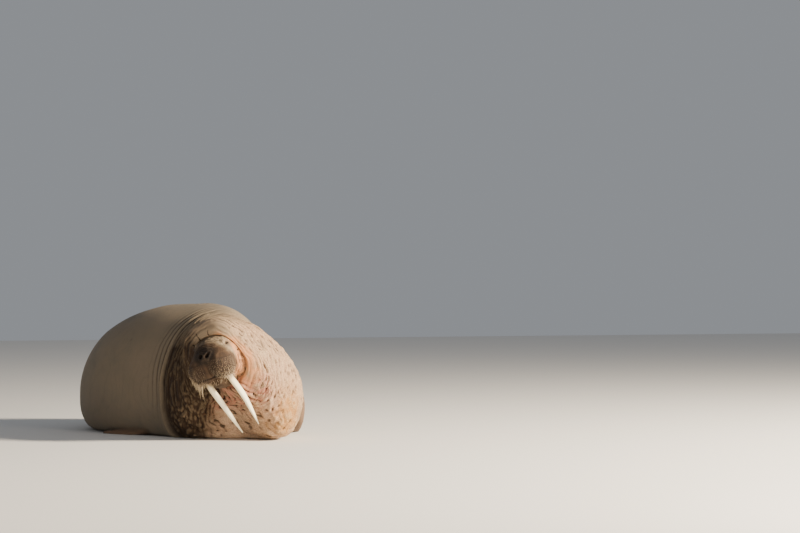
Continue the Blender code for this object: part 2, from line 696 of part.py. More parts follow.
def hind_stations(side):
    """The stations of one hindflipper in the object's frame."""
    turn = math.radians(HIND_TURN)
    left, back = np.array([math.cos(turn), -math.sin(turn)]), np.array([math.sin(turn), math.cos(turn)])
    made = []
    for name, across, behind, up, half_width, half_thick, swing in HIND_STATIONS:
        place = np.array(HIND_START) + side * across * left + behind * back
        swing = swing if side > 0 else 180.0 - swing
        made.append((name, *place, up, half_width, half_thick, swing - HIND_TURN))
    return made


def flipper(name, stations, digits, outer, body, collection, finish):
    """A flipper whose two faces are split alike, cut clear of the body that it grows from."""
    rings = flipper_rings(stations, digits, outer)
    count, around = rings.shape[:2]
    columns = around // 2
    faces = []
    for i in range(count - 1):
        for j in range(columns - 1):
            a, b = i * around + j, i * around + j + 1
            faces += [(a, b, b + around), (a, b + around, a + around)]
            a, b = i * around + around - 1 - j, i * around + around - 2 - j
            faces += [(a, b + around, b), (a, a + around, b + around)]
        for a, b in ((columns - 1, columns), (around - 1, 0)):
            a, b = i * around + a, i * around + b
            faces += [(a, b, b + around), (a, b + around, a + around)]
    for i, flip in ((0, False), (count - 1, True)):
        for j in range(columns - 1):
            a, b = i * around + j, i * around + j + 1
            c, d = i * around + around - 1 - j, i * around + around - 2 - j
            faces += [(a, c, d), (a, d, b)] if not flip else [(a, d, c), (a, b, d)]
    made = new_object(name, rings.reshape(-1, 3), faces, collection, finish)
    return combine(made, [body], "DIFFERENCE", "MANIFOLD")


clear_scene()
walrus = bpy.data.collections.new("walrus")
cutters = bpy.data.collections.new("cutters")
bpy.context.scene.collection.children.link(walrus)
bpy.context.scene.collection.children.link(cutters)

hide = material("hide", (0.42, 0.33, 0.25), 0.62)
flipper_hide = material("flipper_hide", (0.38, 0.22, 0.13), 0.65)
ivory = material("ivory", (0.86, 0.80, 0.66), 0.35)
eye_gloss = material("eye", (0.03, 0.02, 0.015), 0.10)

# The trunk and neck, parted at key rings of the skin
trunk, trunk_places = body_rings()
PARTS = [("tail", 0, 1), ("hips", 1, 4), ("torso", 4, 7), ("chest", 7, 9), ("neck", 9, len(STEPS))]
for part_name, from_key, to_key in PARTS:
    start = int(np.argmin(np.abs(trunk_places - from_key)))
    end = int(np.argmin(np.abs(trunk_places - to_key)))
    rings = trunk[start : end + 1].copy()
    if from_key > 0:
        ahead = np.array(axes_of(TRUNK_RINGS[from_key][4], 0, 0)[1])
        rings[0] += ahead * GAP / 2.0
    if to_key < len(STEPS):
        ahead = np.array(axes_of(TRUNK_RINGS[to_key][4], 0, 0)[1])
        rings[-1] -= ahead * GAP / 2.0
    else:
        rings[-1] -= HEAD_AXES[1] * GAP / 2.0
    loft(part_name, rings, walrus, hide)

# The head and muzzle
skull = head_rings()
skull[0] += HEAD_AXES[1] * GAP / 2.0
skull[-1] -= HEAD_AXES[1] * GAP / 2.0
head = loft("head", skull, walrus, hide)
snout = muzzle_rings()
snout[0] += HEAD_AXES[1] * GAP / 2.0
nose = from_head(head_surface(np.array([0.0, CAP_START, HEAD_AXIS_UP]), np.array([0.0, 1.0, 0.0])))
muzzle = loft("muzzle", snout, walrus, hide, last=nose)

# Tusks, and the cutters of the sockets that they stand in
sockets = []
for side, side_name in ((1, "left"), (-1, "right")):
    length = TUSK_LENGTHS[side_name]
    loft("tusk_" + side_name, tusk_rings(side, length), walrus, ivory)
    sockets.append(loft("tusk_socket", tusk_rings(side, length, GAP), cutters))

# Eyes with their lids and sockets, and the openings of the ears
folds, pits = [], []
for side, side_name in ((1, "left"), (-1, "right")):
    centre, _ = eye_centre(side)
    ball("eye_" + side_name, centre, EYE_RADIUS, walrus, eye_gloss)
    folds += lids(side, cutters)
    pits.append(ball("socket", centre, EYE_RADIUS + GAP, cutters))
    pits.append(ball("ear_opening", ear_point(side), EAR_RADIUS, cutters, segments=8))
combine(head, folds, "UNION", "MANIFOLD")
combine(head, pits + sockets, "DIFFERENCE", "MANIFOLD")

# Whiskers, then nostrils and the line of the mouth
chance = random.Random(7)
hairs = whiskers(1, cutters, chance) + whiskers(-1, cutters, chance)
combine(muzzle, hairs, "UNION", "MANIFOLD")
openings = []
for side in (1, -1):
    openings.append(mouth_cutter(side, cutters))
    middle = np.array([0.0, CAP_START, HEAD_AXIS_UP])
    aim = np.array(NOSTRIL) * (side, 1.0, 1.0) - middle
    opening = head_surface(middle, aim / np.linalg.norm(aim))
    openings.append(ball("nostril", opening, 1.0, cutters, segments=12, scale=NOSTRIL_RADII))
combine(muzzle, openings + sockets, "DIFFERENCE", "MANIFOLD")
remove(folds + pits + sockets + hairs + openings)

# Flippers, cut clear of the whole body
whole = np.concatenate([trunk, head_rings()[1:], muzzle_rings()[1:]])
whole += outward(whole) * GAP
body = loft("body", whole, cutters)
body.hide_render = True
body.display_type = "WIRE"
flipper("foreflipper_left", LEFT_FORE_STATIONS, FORE_DIGITS, 1, body, walrus, flipper_hide)
flipper("foreflipper_right", RIGHT_FORE_STATIONS, FORE_DIGITS, -1, body, walrus, flipper_hide)
flipper("hindflipper_left", hind_stations(1), HIND_DIGITS, 0, body, walrus, flipper_hide)
flipper("hindflipper_right", hind_stations(-1), HIND_DIGITS, 0, body, walrus, flipper_hide)

# The origin is on the floor under the middle of the whole animal
points = np.concatenate([
    np.array([tuple(vertex.co) for vertex in piece.data.vertices]) for piece in walrus.objects
])
middle = (points.min(axis=0) + points.max(axis=0)) / 2.0
stand = bpy.data.objects.new("stand_point", None)
stand.location = (-middle[0], -middle[1], 0.0)
bpy.context.scene.collection.objects.link(stand)
for piece in [*walrus.objects, body]:
    piece.parent = stand
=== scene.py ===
import itertools
import math

import bpy
import numpy as np
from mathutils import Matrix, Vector, kdtree


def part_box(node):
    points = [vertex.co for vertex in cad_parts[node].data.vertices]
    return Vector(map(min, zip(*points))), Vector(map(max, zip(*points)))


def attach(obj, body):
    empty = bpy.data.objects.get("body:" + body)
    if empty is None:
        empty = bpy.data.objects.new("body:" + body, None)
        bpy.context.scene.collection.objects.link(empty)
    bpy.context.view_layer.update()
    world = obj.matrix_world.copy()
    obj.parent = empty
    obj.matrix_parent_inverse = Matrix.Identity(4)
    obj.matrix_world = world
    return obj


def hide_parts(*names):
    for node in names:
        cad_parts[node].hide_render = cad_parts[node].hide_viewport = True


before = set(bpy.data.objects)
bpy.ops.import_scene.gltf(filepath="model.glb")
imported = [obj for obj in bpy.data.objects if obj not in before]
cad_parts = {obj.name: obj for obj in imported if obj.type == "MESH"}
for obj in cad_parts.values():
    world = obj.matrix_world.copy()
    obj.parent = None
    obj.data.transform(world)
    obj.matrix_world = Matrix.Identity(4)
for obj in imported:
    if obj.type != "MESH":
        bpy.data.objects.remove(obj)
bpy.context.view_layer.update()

# The trunk of an old bull, from the tail to the throat: blubber under a thick hide, which spreads a
# little where it lies on the floor. It is lofted through the same rings as the solids, only finer, in
# a frame of its own whose floor is at zero; the animal faces -Y and is turned to its own right, -X.
AROUND = 420  # points round each ring
SQUARENESS = ((2.10, 1.65), (2.9, 2.35))  # of a ring above and below, to the right and left: 2 is round
SAG = 0.056  # how far above and below the floor the flesh rounds over on to it
TRUNK_RINGS = [  # centre, then turn, pitch and roll in degrees, and reach to the right, left, up and down
    ("tail end", 0.693, 2.567, 0.102, 28, 0, 0, 0.047, 0.047, 0.0167, 0.0205),
    ("tail root", 0.646, 2.474, 0.116, 28, 0, 0, 0.116, 0.116, 0.060, 0.079),
    ("rump", 0.564, 2.325, 0.158, 25, 0, 0, 0.233, 0.233, 0.195, 0.186),
    ("hips", 0.466, 2.130, 0.205, 20, 0, 0, 0.363, 0.363, 0.344, 0.270),
    ("loin", 0.372, 1.860, 0.251, 10, 0, 0, 0.512, 0.474, 0.493, 0.344),
    ("belly", 0.316, 1.525, 0.279, 1, 0, 0, 0.618, 0.563, 0.586, 0.391),
    ("torso", 0.344, 1.116, 0.307, -1, 0, 0, 0.628, 0.577, 0.621, 0.428),
    ("shoulders", 0.409, 0.707, 0.326, 7, 0, 0, 0.549, 0.549, 0.609, 0.446),
    ("chest", 0.424, 0.372, 0.344, 19, 5, 2, 0.474, 0.512, 0.563, 0.465),
    ("neck", 0.353, 0.140, 0.381, 29, 8, 5, 0.400, 0.479, 0.488, 0.363),
    ("throat", 0.265, 0.000, 0.484, 37, 8, 9, 0.307, 0.391, 0.362, 0.270),
]
PUSHED = [  # where the flesh bulges or sinks: centre, radius and push
    ("breast", (0.558, -0.121, 0.140), 0.214, (0.000, -0.149, -0.084)),
    ("throat hollow", (0.167, -0.140, 0.186), 0.242, (0.074, 0.093, 0.0279)),
    ("behind the tusks", (0.326, -0.047, 0.084), 0.177, (0.0186, 0.130, 0.0186)),
    ("shoulder slope", (0.837, 0.233, 0.790), 0.307, (-0.065, 0.0186, -0.074)),
]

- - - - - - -

TASK TO COMPLETE: Retype, in the same exact form, the lines of the material above from the line holding "obj.parent = empty" through the line holding "imported = [obj".

THE OUTPUT:
    obj.parent = empty
    obj.matrix_parent_inverse = Matrix.Identity(4)
    obj.matrix_world = world
    return obj


def hide_parts(*names):
    for node in names:
        cad_parts[node].hide_render = cad_parts[node].hide_viewport = True


before = set(bpy.data.objects)
bpy.ops.import_scene.gltf(filepath="model.glb")
imported = [obj for obj in bpy.data.objects if obj not in before]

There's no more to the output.